■ **REQUEST**
From the entries below, please gather each line containing the string "that".

(Records with modeling code)
|---|

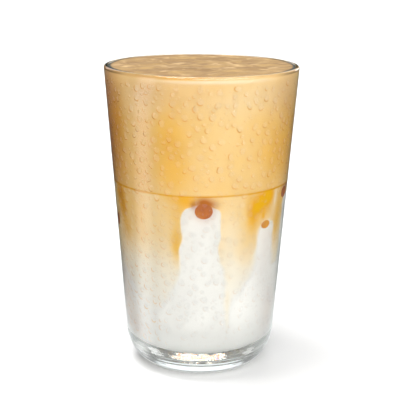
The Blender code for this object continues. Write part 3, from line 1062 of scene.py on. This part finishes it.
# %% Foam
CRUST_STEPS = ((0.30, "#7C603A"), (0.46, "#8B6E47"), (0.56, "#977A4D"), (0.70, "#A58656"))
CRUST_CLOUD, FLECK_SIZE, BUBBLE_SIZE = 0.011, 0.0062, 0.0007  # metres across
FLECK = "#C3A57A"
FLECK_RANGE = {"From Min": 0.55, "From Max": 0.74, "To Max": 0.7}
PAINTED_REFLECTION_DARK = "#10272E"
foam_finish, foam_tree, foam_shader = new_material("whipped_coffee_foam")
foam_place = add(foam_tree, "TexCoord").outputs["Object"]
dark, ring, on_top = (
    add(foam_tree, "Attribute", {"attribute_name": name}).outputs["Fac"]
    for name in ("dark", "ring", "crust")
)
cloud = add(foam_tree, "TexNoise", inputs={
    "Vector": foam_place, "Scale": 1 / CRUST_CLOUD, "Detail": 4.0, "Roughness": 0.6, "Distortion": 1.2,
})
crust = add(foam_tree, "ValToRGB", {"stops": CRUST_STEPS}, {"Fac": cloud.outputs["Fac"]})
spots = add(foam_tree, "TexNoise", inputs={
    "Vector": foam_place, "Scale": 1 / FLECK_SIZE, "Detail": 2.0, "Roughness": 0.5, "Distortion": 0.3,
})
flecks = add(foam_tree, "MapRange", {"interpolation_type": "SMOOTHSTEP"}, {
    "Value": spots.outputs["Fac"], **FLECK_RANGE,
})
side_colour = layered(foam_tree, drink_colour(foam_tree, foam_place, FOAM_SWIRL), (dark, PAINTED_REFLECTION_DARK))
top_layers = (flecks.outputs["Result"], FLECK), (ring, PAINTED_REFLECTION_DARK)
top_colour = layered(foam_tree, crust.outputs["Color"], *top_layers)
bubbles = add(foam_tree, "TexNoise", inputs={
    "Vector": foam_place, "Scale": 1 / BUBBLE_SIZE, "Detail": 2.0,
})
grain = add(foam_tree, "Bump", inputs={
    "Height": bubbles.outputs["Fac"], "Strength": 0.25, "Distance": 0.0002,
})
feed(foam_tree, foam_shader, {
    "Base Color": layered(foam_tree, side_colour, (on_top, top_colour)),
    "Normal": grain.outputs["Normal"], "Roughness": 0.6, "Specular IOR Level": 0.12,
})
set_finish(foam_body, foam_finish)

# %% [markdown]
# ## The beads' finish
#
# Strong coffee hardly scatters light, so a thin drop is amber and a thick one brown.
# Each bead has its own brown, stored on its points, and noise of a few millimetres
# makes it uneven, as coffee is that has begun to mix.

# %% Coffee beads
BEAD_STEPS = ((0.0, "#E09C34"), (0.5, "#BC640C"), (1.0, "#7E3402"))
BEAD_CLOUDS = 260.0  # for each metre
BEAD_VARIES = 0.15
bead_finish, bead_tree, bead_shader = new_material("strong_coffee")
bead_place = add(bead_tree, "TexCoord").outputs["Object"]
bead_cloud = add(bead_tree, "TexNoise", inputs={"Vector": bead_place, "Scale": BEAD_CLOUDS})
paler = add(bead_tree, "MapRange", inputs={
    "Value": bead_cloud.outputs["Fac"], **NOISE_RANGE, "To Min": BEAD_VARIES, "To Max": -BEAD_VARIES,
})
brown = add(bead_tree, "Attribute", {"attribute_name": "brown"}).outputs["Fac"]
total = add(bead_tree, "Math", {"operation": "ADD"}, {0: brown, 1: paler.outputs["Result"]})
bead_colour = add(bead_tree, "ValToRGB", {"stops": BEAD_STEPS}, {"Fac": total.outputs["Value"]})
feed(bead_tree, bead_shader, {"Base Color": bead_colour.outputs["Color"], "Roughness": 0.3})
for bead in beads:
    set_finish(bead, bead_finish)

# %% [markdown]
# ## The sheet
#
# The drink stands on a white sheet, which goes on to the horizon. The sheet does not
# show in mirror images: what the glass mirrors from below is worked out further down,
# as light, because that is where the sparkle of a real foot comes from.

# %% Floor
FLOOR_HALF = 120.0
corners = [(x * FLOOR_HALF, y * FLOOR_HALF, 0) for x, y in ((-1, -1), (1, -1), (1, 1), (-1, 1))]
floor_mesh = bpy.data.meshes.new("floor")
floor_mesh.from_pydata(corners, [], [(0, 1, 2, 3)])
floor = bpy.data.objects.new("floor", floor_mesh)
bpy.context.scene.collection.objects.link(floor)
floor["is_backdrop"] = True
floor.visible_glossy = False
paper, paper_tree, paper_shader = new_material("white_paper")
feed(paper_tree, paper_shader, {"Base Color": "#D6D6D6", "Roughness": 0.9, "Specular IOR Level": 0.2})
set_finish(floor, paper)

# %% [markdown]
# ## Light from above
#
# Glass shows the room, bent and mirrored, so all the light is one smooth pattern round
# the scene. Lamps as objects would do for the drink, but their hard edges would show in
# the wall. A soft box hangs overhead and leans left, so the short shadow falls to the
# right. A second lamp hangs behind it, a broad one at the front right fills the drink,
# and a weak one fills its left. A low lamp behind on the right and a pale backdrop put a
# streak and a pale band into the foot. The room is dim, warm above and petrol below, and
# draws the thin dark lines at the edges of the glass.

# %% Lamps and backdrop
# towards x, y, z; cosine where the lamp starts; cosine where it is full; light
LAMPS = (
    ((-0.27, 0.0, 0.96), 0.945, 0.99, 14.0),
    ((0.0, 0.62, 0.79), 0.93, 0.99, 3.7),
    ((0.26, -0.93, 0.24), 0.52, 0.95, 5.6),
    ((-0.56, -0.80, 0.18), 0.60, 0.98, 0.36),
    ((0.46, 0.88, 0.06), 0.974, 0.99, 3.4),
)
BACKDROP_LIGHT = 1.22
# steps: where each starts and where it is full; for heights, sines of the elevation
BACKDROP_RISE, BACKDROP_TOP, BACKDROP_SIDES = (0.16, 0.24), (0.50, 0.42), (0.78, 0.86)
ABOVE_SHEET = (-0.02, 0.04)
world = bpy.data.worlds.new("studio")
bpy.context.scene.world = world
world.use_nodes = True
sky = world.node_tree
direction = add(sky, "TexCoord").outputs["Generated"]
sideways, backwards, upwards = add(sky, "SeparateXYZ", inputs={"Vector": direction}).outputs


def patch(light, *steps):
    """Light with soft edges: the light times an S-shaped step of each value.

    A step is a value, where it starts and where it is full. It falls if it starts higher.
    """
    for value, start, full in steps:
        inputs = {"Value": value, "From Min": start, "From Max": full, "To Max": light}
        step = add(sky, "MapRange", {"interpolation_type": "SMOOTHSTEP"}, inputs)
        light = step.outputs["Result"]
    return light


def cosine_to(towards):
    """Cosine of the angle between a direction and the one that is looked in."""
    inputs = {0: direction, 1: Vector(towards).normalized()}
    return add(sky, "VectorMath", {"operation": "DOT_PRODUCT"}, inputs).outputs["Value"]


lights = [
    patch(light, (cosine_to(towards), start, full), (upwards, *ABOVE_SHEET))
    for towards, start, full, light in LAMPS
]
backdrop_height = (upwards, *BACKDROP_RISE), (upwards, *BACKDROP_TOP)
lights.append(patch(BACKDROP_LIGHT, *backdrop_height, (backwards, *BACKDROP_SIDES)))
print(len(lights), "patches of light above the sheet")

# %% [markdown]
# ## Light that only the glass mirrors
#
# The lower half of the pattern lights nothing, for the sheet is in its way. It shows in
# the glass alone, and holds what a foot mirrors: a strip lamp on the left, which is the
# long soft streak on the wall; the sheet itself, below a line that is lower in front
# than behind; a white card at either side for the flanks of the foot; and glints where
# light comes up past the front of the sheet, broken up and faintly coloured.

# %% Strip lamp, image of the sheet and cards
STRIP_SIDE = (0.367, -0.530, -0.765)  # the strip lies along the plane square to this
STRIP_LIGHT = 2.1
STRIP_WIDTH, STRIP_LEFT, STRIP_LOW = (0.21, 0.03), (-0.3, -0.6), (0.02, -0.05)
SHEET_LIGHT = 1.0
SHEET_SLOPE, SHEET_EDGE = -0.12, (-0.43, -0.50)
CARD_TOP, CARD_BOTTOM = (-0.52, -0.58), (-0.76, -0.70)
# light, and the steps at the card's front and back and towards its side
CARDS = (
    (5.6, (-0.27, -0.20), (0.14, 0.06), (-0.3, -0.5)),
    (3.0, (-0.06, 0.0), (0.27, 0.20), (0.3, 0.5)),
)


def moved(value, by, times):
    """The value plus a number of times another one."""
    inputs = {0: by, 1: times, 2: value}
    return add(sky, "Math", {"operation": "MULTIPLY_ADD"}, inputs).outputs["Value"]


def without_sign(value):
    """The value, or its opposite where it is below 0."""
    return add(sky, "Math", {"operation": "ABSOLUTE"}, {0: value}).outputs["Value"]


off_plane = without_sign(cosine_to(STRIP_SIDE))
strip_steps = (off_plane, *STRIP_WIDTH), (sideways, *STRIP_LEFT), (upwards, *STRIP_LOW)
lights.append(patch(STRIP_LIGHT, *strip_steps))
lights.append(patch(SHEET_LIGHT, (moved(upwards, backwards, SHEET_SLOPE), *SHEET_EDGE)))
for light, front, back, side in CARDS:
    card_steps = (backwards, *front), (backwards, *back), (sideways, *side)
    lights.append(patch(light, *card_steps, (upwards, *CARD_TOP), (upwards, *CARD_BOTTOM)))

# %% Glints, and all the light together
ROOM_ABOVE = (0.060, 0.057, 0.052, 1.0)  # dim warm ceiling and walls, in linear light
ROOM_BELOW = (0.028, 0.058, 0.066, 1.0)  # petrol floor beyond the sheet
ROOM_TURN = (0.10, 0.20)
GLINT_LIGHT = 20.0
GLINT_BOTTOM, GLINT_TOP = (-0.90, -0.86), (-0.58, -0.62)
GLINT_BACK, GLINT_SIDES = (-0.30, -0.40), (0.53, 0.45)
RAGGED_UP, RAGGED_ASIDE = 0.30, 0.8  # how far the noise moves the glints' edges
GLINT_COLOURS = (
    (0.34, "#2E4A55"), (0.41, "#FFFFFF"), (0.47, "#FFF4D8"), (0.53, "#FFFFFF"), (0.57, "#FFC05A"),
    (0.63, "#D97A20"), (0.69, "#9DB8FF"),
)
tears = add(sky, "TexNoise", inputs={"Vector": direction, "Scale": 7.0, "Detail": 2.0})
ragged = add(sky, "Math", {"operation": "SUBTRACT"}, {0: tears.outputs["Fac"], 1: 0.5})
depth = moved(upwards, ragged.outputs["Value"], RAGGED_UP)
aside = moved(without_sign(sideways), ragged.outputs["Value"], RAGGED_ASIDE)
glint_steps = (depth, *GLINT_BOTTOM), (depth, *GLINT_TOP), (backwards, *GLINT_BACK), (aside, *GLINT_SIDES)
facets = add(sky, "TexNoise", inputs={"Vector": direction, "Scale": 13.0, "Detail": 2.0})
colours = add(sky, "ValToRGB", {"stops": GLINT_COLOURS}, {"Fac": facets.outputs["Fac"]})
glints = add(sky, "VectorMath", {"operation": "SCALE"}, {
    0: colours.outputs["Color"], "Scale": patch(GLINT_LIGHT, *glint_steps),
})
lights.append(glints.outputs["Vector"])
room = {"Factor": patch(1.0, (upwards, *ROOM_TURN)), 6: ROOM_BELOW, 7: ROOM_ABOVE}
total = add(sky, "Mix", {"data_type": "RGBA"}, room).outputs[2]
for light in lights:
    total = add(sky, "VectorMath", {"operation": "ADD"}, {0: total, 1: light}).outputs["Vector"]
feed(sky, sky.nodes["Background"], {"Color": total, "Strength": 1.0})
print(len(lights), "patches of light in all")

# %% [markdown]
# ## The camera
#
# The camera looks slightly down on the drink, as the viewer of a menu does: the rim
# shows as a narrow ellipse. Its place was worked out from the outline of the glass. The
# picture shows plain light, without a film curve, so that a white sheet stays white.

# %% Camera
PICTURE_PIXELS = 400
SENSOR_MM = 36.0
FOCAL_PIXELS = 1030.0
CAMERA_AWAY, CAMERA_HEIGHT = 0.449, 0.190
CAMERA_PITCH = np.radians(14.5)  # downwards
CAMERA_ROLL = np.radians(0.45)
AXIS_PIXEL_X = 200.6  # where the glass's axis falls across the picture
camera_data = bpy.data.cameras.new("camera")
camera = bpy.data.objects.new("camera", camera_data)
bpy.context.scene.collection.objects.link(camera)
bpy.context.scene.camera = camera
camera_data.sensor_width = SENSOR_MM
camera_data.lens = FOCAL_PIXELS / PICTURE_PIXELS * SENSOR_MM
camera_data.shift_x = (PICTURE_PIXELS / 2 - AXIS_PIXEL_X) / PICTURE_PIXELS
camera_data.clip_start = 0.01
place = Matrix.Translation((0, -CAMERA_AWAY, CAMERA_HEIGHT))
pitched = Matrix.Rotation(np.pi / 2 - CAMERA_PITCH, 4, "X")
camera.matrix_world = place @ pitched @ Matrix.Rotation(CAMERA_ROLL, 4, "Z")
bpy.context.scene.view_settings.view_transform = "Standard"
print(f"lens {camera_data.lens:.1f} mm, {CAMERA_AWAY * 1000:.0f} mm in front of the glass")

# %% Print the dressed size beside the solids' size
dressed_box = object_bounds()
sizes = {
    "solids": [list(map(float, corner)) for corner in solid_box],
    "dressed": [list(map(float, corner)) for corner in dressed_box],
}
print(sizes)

|---|

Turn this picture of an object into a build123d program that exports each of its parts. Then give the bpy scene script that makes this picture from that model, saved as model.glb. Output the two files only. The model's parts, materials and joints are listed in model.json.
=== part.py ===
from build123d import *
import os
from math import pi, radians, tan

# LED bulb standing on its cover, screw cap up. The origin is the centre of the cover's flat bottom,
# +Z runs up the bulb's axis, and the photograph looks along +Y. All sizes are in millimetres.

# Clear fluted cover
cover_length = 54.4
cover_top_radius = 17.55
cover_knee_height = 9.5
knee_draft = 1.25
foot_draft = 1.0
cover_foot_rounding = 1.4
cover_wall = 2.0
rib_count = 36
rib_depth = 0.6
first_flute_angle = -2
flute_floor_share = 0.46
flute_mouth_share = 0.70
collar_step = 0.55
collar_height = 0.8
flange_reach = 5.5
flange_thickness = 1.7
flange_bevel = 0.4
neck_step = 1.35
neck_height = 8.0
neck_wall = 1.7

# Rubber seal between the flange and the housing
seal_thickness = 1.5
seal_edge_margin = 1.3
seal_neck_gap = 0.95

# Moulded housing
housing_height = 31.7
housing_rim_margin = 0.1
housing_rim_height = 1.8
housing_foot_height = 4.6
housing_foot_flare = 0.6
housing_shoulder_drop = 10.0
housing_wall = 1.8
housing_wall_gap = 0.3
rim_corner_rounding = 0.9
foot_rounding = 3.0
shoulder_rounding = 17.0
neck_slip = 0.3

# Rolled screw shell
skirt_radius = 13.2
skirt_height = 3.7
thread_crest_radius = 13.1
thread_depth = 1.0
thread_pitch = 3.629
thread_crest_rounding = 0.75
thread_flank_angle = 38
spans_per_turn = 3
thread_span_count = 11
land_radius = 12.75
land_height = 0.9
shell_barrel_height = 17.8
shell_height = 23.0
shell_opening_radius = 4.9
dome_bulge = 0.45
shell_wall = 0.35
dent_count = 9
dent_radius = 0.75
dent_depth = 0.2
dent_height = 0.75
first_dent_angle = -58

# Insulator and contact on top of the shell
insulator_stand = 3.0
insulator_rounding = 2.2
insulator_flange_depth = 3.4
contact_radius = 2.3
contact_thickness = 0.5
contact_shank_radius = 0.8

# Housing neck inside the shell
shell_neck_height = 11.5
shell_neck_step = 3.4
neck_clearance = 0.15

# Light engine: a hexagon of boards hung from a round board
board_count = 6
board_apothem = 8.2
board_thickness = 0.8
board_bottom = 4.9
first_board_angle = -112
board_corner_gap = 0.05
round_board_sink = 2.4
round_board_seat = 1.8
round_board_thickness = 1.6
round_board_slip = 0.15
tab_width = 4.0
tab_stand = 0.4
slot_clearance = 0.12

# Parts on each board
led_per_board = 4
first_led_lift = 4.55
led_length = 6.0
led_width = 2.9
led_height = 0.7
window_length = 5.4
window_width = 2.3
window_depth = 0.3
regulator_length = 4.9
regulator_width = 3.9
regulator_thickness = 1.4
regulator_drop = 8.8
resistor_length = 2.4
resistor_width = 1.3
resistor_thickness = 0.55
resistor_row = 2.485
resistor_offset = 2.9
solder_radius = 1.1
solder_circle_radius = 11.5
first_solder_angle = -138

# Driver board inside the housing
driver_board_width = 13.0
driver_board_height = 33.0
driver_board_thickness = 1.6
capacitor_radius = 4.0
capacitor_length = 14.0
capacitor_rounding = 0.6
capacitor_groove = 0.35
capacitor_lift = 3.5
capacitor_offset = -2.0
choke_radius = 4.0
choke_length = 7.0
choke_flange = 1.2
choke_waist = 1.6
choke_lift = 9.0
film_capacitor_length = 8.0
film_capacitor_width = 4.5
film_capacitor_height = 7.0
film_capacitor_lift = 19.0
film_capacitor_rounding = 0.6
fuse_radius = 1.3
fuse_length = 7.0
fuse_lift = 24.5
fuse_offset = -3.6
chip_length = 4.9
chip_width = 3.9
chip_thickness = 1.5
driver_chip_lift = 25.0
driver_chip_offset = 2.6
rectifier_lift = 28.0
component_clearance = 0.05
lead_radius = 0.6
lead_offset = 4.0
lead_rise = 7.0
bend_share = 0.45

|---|

■ **SOLUTION TO THIS EXERCISE**
# makes it uneven, as coffee is that has begun to mix.
# as light, because that is where the sparkle of a real foot comes from.
    """Cosine of the angle between a direction and the one that is looked in."""
# ## Light that only the glass mirrors
# long soft streak on the wall; the sheet itself, below a line that is lower in front
# picture shows plain light, without a film curve, so that a white sheet stays white.
Turn this picture of an object into a build123d program that exports each of its parts. Then give the bpy scene script that makes this picture from that model, saved as model.glb. Output the two files only. The model's parts, materials and joints are listed in model.json.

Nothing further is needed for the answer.